> _Task requirements_
Beginning with the first line of the data below, reproduce every line unchanged, ending with the line that holds "const group = new THREE.Group();".

> _Information supplied_
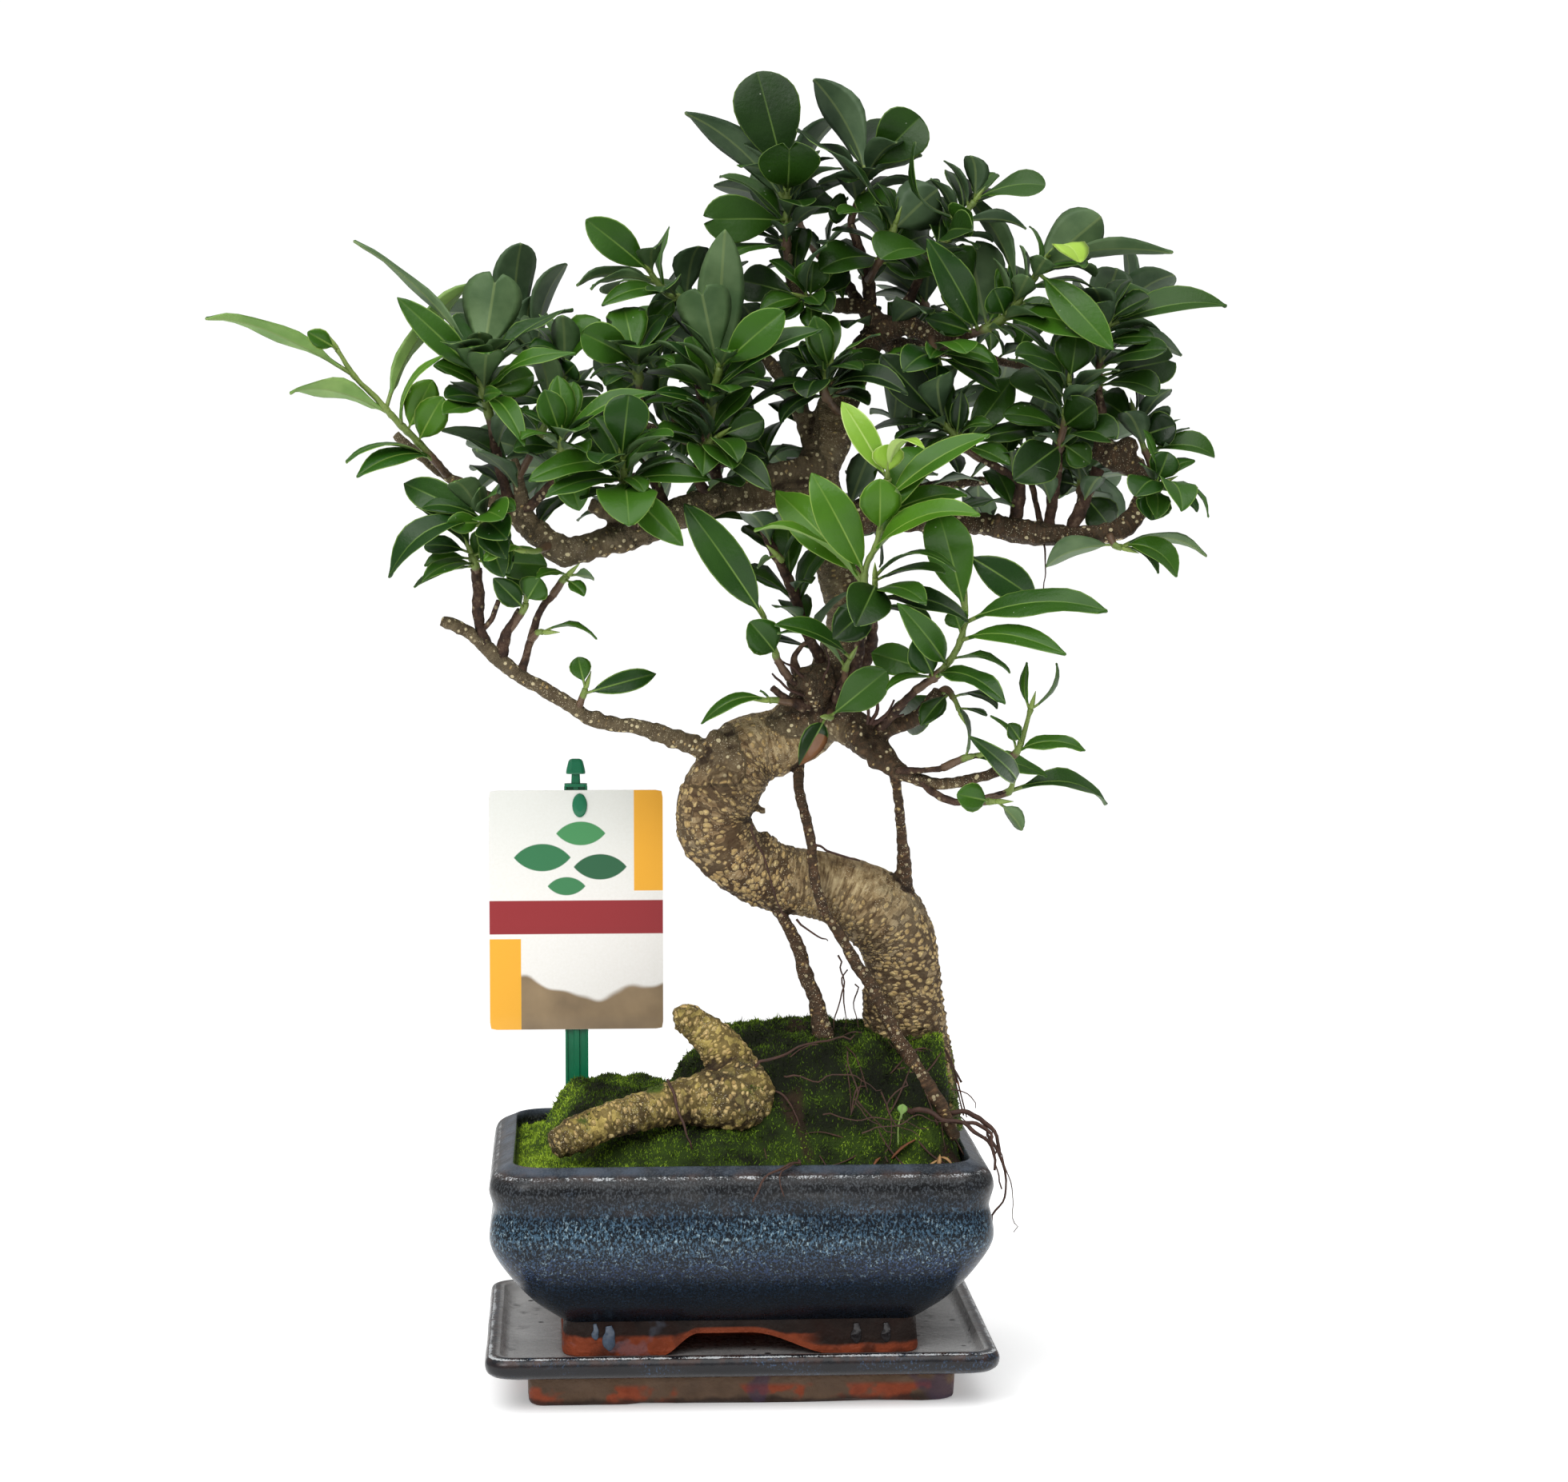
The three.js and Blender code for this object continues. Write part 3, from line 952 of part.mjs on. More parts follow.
function markerStake() {
  const shape = new THREE.Shape();
  const w = STAKE_HALF_WIDTH;
  const ribs = [
    [-w, -1.2], [-w, 1.6], [-w + 1.6, 1.6], [-w + 1.6, 0.4], [-0.8, 0.4], [-0.8, 1.6],
    [0.8, 1.6], [0.8, 0.4], [w - 1.6, 0.4], [w - 1.6, 1.6], [w, 1.6], [w, -1.2],
  ];
  ribs.forEach(([x, y], i) => (i === 0 ? shape.moveTo(x, y) : shape.lineTo(x, y)));
  const shaft = new THREE.ExtrudeGeometry(shape, { depth: STAKE_TOP - STAKE_BOTTOM, bevelEnabled: false });
  shaft.translate(STAKE_X, STAKE_DEPTH, STAKE_BOTTOM);
  const section = (z, half) => [[-half, -1.2], [half, -1.2], [half, 1.6], [-half, 1.6]]
    .map(([x, y]) => [STAKE_X + x, STAKE_DEPTH + y, z]);
  const steps = [[STAKE_TOP - 1, 2.6], [STAKE_TOP + 2, 3.4], [KNOB_TOP - 3, 3.4], [KNOB_TOP, 1.6]];
  const knob = loft(steps.map(([z, half]) => section(z, half)));
  const point = loft([section(STAKE_BOTTOM - 16, 0.8), section(STAKE_BOTTOM + 1, 3.1)]);
  return solidOf(shaft).add(knob).add(point);
}

function markerCard() {
  const front = STAKE_DEPTH - 1.2 - GAP;
  return box(STAKE_X - CARD_WIDTH / 2, STAKE_X + CARD_WIDTH / 2, front - CARD_THICKNESS, front, CARD_BOTTOM,
    CARD_BOTTOM + CARD_HEIGHT);
}

const group = new THREE.Group();

function place(name, solid, color, roughness) {
  const { vertProperties, triVerts } = solid.getMesh();
  const geometry = new THREE.BufferGeometry();
  geometry.setAttribute('position', new THREE.BufferAttribute(new Float32Array(vertProperties), 3));
  geometry.setIndex(Array.from(triVerts));
  geometry.computeVertexNormals();
  const mesh = new THREE.Mesh(geometry, new THREE.MeshStandardMaterial({ color, roughness, metalness: 0 }));
  mesh.name = name;
  group.add(mesh);
}

const shoots = stemsOf();
const wood = unite(SKELETON.map((limb) => limbTube(limb, 0)));
const grownWood = unite(SKELETON.map((limb) => limbTube(limb, GAP)));
const woodBalls = SKELETON.flatMap(([, , rows]) => (
  ballsAlong(rows.map(fromView), rows.map((row) => row[3]), -1)));
const leaves = growLeaves(shoots, woodBalls);

place('saucer', saucerSolid(), 0x4a4340, 0.5);
place('pot', potSolid(), 0x26323f, 0.35);
const stake = markerStake();
const stakeHole = box(
  STAKE_X - STAKE_HALF_WIDTH - GAP, STAKE_X + STAKE_HALF_WIDTH + GAP,
  STAKE_DEPTH - 1.2 - GAP, STAKE_DEPTH + 1.6 + GAP, STAKE_BOTTOM - 17, STAKE_TOP);
place('soil', largest(soilSolid().subtract(grownWood).subtract(stakeHole)), 0x33401d, 0.95);
place('trunk', largest(wood), 0x6d6250, 0.9);
place('marker_stake', stake, 0x1d7a55, 0.5);
place('marker_card', markerCard(), 0xe9e4da, 0.6);

// Places along a stem where its rings go: its bends, and a short cell for every few leaves
function stemCells(points, startLength, stemLeaves) {
  const lengths = points.slice(1).map((p, i) => size(sub(p, points[i])));
  const total = lengths.reduce((sum, l) => sum + l, 0);
  const places = stemLeaves.map(({ share }) => startLength + share * (total - startLength));
  const marks = places.sort((a, b) => a - b);
  const cells = [];
  for (let i = 0; i < marks.length; i += CELL_LEAVES) {
    const end = Math.max(marks[Math.min(i + CELL_LEAVES - 1, marks.length - 1)], STEM_START + 2 * CELL);
    cells.push([Math.min(end, total) - CELL, Math.min(end, total)]);
  }
  for (let i = cells.length - 2; i >= 0; i -= 1) {
    const over = cells[i][1] - cells[i + 1][0];
    if (over > 0) cells[i] = cells[i].map((place) => place - over);
  }
  const bends = [];
  lengths.reduce((sum, l) => bends.push(sum + l) && sum + l, 0);
  const clear = (b) => b > STEM_START + 1 && !cells.some(([a, z]) => b > a - 2.5 && b < z + 2.5);
  const free = bends.filter(clear);
  const rings = [STEM_START, ...free, ...cells.flat()].sort((a, b) => a - b);
  if (total - rings[rings.length - 1] > 0.8) rings.push(total);
  return { cells, total, rings: rings.filter((r, i) => i === 0 || r - rings[i - 1] > 0.05) };
}

// The walls of a skin that are inside out: the skin does not wrap round a point just behind them
function turnedWalls(points, triangles) {
  return triangles.filter((triangle) => {
    const [a, b, c] = triangle.map((i) => points[i]);
    const normal = cross(sub(b, a), sub(c, a));
    if (size(normal) < TINY) return false;
    const behind = sub(times(add(add(a, b), c), 1 / 3), times(unit(normal), TINY));
    let angle = 0;
    for (const corners of triangles) {
      const [x, y, z] = corners.map((i) => sub(points[i], behind));
      const [lx, ly, lz] = [size(x), size(y), size(z)];
      const across = lx * ly * lz + dot(x, y) * lz + dot(y, z) * lx + dot(z, x) * ly;
      angle += Math.atan2(dot(x, cross(y, z)), across);
    }
    return angle < Math.PI;
  });
}

// A shoot as one skin: a three-sided stem, and leaves that grow out of its facets
function skinShoot(shoot, stemLeaves, separate) {
  const { points: path, green } = shoot;
  const startLength = size(sub(green[0], path[0]));
  const { cells, total, rings } = stemCells(path, startLength, stemLeaves);
  const points = [];
  const triangles = [];
  const facets = [];
  let side = null;
  rings.forEach((place, r) => {
    const at = pointAlong(path, place / total);
    const ahead = pointAlong(path, Math.min(1, (place + 1.5) / total));
    const behind = pointAlong(path, Math.max(0, (place - 1.5) / total));
    const along = unit(sub(ahead, behind));
    if (side === null) side = Math.abs(along[1]) < 0.9 ? [0, 1, 0] : [1, 0, 0];
    side = unit(sub(side, times(along, dot(side, along))));
    const across = cross(along, side);
    for (let k = 0; k < 3; k += 1) {
      const angle = (2 * Math.PI * k) / 3;
      const offset = add(times(side, Math.cos(angle)), times(across, Math.sin(angle)));
      points.push(add(at, times(offset, stemRadius(place / total) * 1.2)));
    }
    if (r === 0) return;
    const short = cells.some(([a, z]) => place > a + 0.01 && place < z + 0.01);
    for (let k = 0; k < 3; k += 1) {
      const a = 3 * (r - 1) + k;
      const b = 3 * (r - 1) + ((k + 1) % 3);
      facets.push({ corners: [a, b, b + 3], short, place }, { corners: [a, b + 3, a + 3], short, place });
    }
  });
  const last = points.length - 3;
  facets.push({ corners: [last, last + 1, last + 2], short: true, place: total });
  const joined = stemLeaves.filter((leaf) => separate.has(leaf)).map((leaf) => leafSolid(leaf));
  const owners = new Map();
  const grown = [];
  for (const leaf of stemLeaves.filter((one) => !separate.has(one))) {
    const way = unit(sub(leafFrame(leaf, 0.2).point, leaf.base));
    const place = startLength + leaf.share * (total - startLength);
    let best = null;
    for (const facet of facets.filter(({ short, used }) => short && !used)) {
      const [a, b, c] = facet.corners.map((i) => points[i]);
      const normal = unit(cross(sub(b, a), sub(c, a)));
      const score = dot(normal, way) - 0.1 * Math.abs(facet.place - place);
      if (dot(normal, way) > LEAST_FACING && (best === null || score > best.score)) best = { facet, score };
    }
    const crosses = grown.some((other) => (
      !leafSolid(leaf, 0.08).intersect(leafSolid(other, 0.08)).isEmpty()));
    if (best === null || crosses) {
      joined.push(leafSolid(leaf));
    } else {
      grown.push(leaf);
      best.facet.used = true;
      const first = triangles.length;
      skinLeaf(leaf, points, triangles, best.facet.corners);
      for (const wall of triangles.slice(first)) owners.set(wall, leaf);
    }
  }
  triangles.push([0, 2, 1], ...facets.filter(({ used }) => !used).map(({ corners }) => corners));
  return { points, triangles, joined, owners };
}

// A leaf whose walls come out inside out becomes a solid of its own that is joined to the stem
function shootSolid(shoot, stemLeaves) {
  const separate = new Set();
  for (;;) {
    const { points, triangles, joined, owners } = skinShoot(shoot, stemLeaves, separate);
    const turned = turnedWalls(points, triangles).map((wall) => owners.get(wall)).filter(Boolean);
    if (turned.length === 0) return unite([solidFrom(points, triangles), ...joined]);
    separate.add(turned[0]);
  }
}

for (const name of new Set(shoots.map((shoot) => shoot.name))) {
  const own = shoots.filter((shoot) => shoot.name === name);
  const solids = own.map((shoot) => shootSolid(shoot, leaves.filter((leaf) => leaf.owner === shoot.owner)));
  place(`spray_${name}`, largest(unite(solids).subtract(grownWood)), TONES[own[0].tone], 0.45);
}

export default group;
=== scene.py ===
"""The looks of a chinese banyan bonsai (Ficus microcarpa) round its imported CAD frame.
Measures are millimetres until a mesh is made, in the CAD's own frame."""
import math

import bpy
import numpy as np
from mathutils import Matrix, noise
from mathutils.kdtree import KDTree


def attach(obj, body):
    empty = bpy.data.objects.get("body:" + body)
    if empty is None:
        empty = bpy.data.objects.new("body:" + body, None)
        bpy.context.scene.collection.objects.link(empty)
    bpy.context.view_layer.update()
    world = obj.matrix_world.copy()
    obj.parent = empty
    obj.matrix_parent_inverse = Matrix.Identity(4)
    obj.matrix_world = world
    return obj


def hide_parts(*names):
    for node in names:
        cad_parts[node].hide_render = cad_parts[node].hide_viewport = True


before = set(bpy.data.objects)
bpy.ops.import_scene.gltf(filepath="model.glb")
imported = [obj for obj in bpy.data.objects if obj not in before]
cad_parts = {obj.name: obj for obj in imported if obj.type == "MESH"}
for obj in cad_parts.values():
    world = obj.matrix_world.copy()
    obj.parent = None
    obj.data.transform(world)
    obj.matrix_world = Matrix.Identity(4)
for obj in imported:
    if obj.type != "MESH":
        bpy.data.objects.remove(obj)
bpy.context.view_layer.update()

# Driving sizes, the same as in the CAD source; profiles are rows of [level, how far in from the widest]
GAP = 0.3
POT_HALF_WIDTH = 100
POT_HALF_DEPTH = 76
POT_CORNER = 17
FOOT_HALF_WIDTH = 72
FOOT_HALF_DEPTH = 48
SAUCER_HALF_WIDTH = 102
SAUCER_HALF_DEPTH = 73.5
SAUCER_CORNER = 9
SAUCER_FLOOR = 17.5
FOOT_TOP = 33
SOIL_RIM_LEVEL = 92
POT_OUTSIDE = [
    [30.5, 31], [32, 28.5], [35.5, 24], [41, 17.5], [49, 10.5], [58.5, 3.9], [65, 0.7], [70, 0],
    [76, 0.9], [80, 1.8], [84, 0.9], [88, 0], [92, 0.8], [94.8, 3], [97.5, 8.2], [98, 9],
]
POT_INSIDE = [[34, 37], [39, 33], [45, 26], [52, 19], [60, 13], [70, 10], [88, 10], [97.5, 9.6]]
SAUCER_OUTSIDE = [[14.8, 2.6], [16.6, 0.7], [19.8, 0], [22, 0.9], [22.8, 2.4], [23, 3.8]]
SAUCER_INSIDE = [[22.8, 5.6], [19, 7.2], [17.5, 9]]
SOIL_EDGE_RISE = 14
MOUNDS = [
    [30, 4, 60, 50, 49], [72, 2, 24, 42, 47], [-46, 8, 32, 44, 25], [-4, -22, 60, 34, 16],
]
STAKE_X = -65
STAKE_DEPTH = 30
CARD_WIDTH = 72
CARD_HEIGHT = 100
CARD_BOTTOM = 138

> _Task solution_
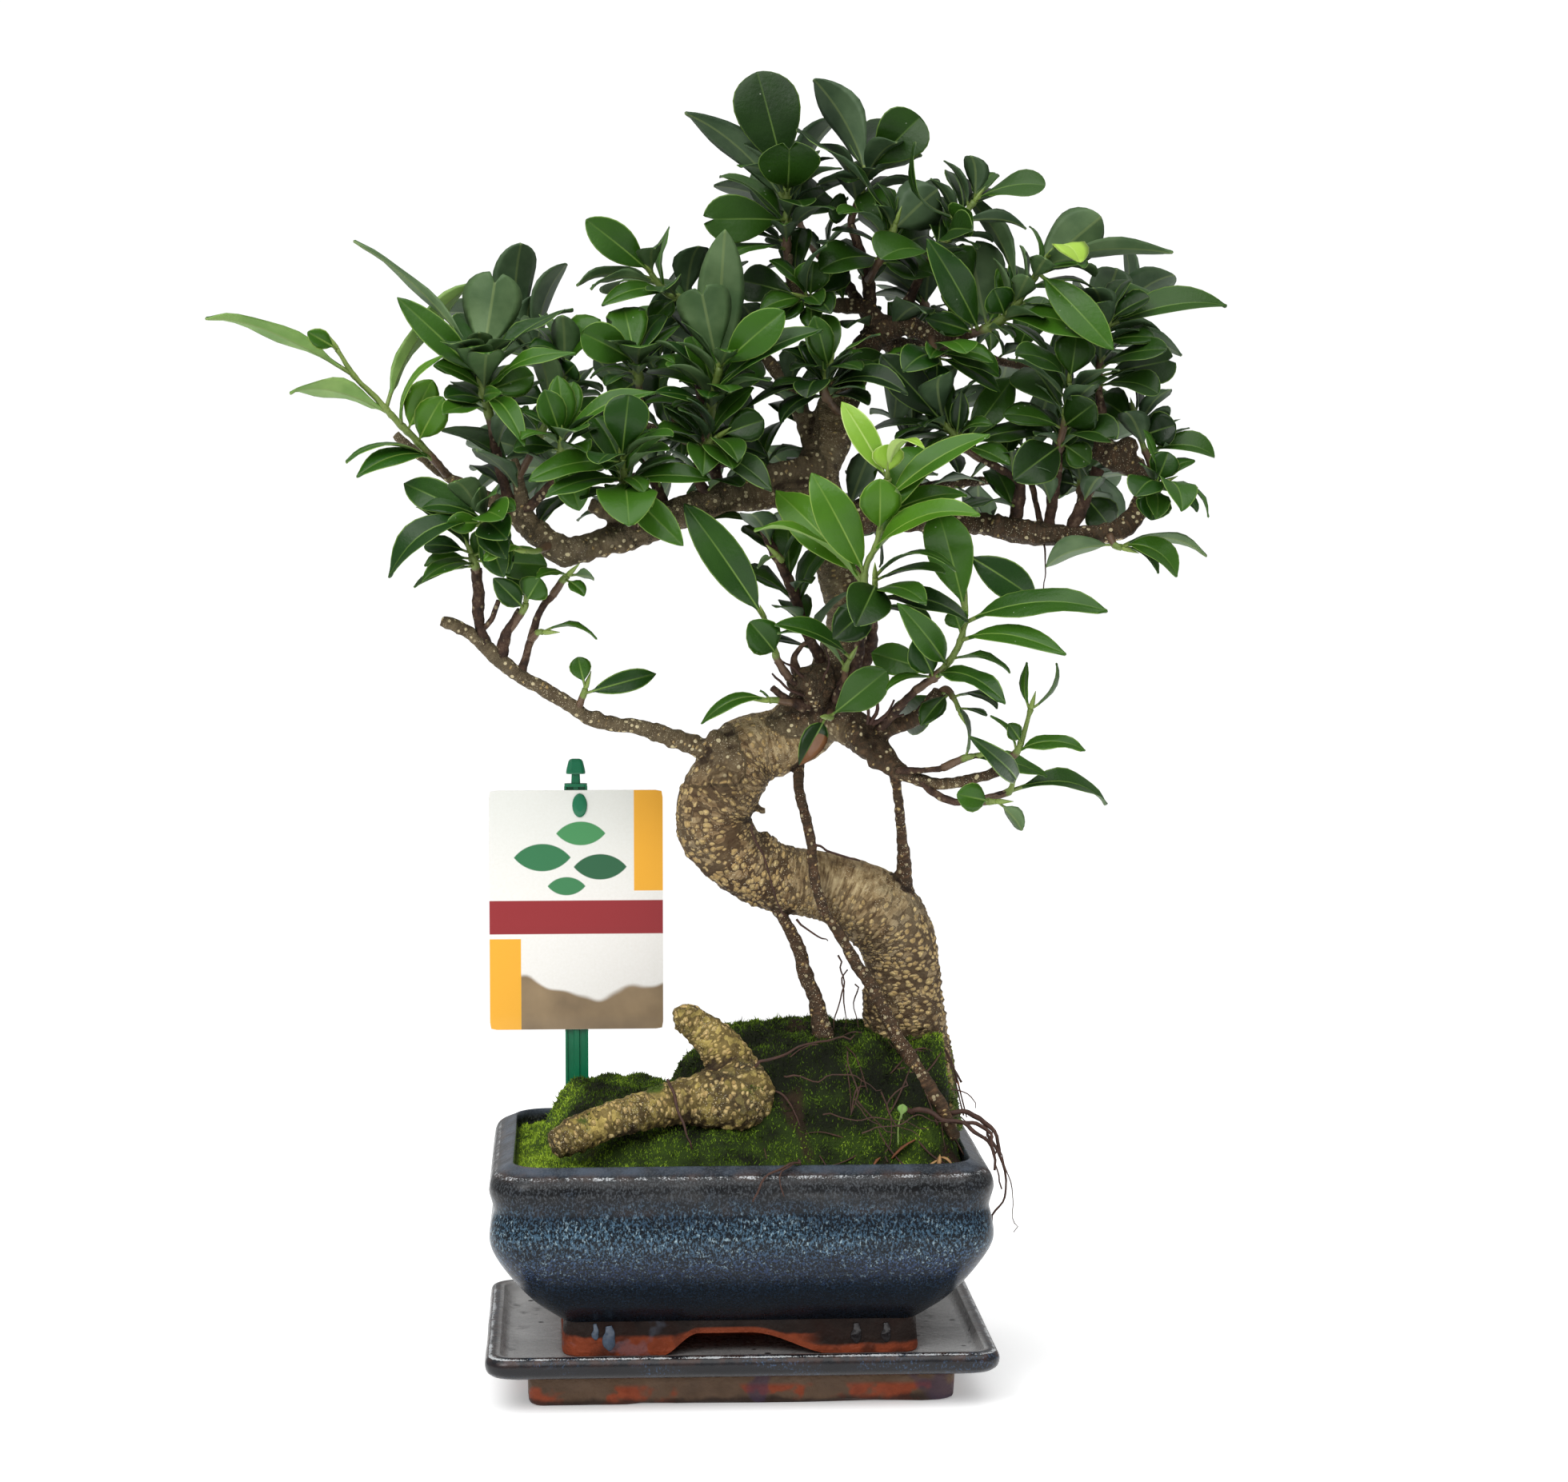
The three.js and Blender code for this object continues. Write part 3, from line 952 of part.mjs on. More parts follow.
function markerStake() {
  const shape = new THREE.Shape();
  const w = STAKE_HALF_WIDTH;
  const ribs = [
    [-w, -1.2], [-w, 1.6], [-w + 1.6, 1.6], [-w + 1.6, 0.4], [-0.8, 0.4], [-0.8, 1.6],
    [0.8, 1.6], [0.8, 0.4], [w - 1.6, 0.4], [w - 1.6, 1.6], [w, 1.6], [w, -1.2],
  ];
  ribs.forEach(([x, y], i) => (i === 0 ? shape.moveTo(x, y) : shape.lineTo(x, y)));
  const shaft = new THREE.ExtrudeGeometry(shape, { depth: STAKE_TOP - STAKE_BOTTOM, bevelEnabled: false });
  shaft.translate(STAKE_X, STAKE_DEPTH, STAKE_BOTTOM);
  const section = (z, half) => [[-half, -1.2], [half, -1.2], [half, 1.6], [-half, 1.6]]
    .map(([x, y]) => [STAKE_X + x, STAKE_DEPTH + y, z]);
  const steps = [[STAKE_TOP - 1, 2.6], [STAKE_TOP + 2, 3.4], [KNOB_TOP - 3, 3.4], [KNOB_TOP, 1.6]];
  const knob = loft(steps.map(([z, half]) => section(z, half)));
  const point = loft([section(STAKE_BOTTOM - 16, 0.8), section(STAKE_BOTTOM + 1, 3.1)]);
  return solidOf(shaft).add(knob).add(point);
}

function markerCard() {
  const front = STAKE_DEPTH - 1.2 - GAP;
  return box(STAKE_X - CARD_WIDTH / 2, STAKE_X + CARD_WIDTH / 2, front - CARD_THICKNESS, front, CARD_BOTTOM,
    CARD_BOTTOM + CARD_HEIGHT);
}

const group = new THREE.Group();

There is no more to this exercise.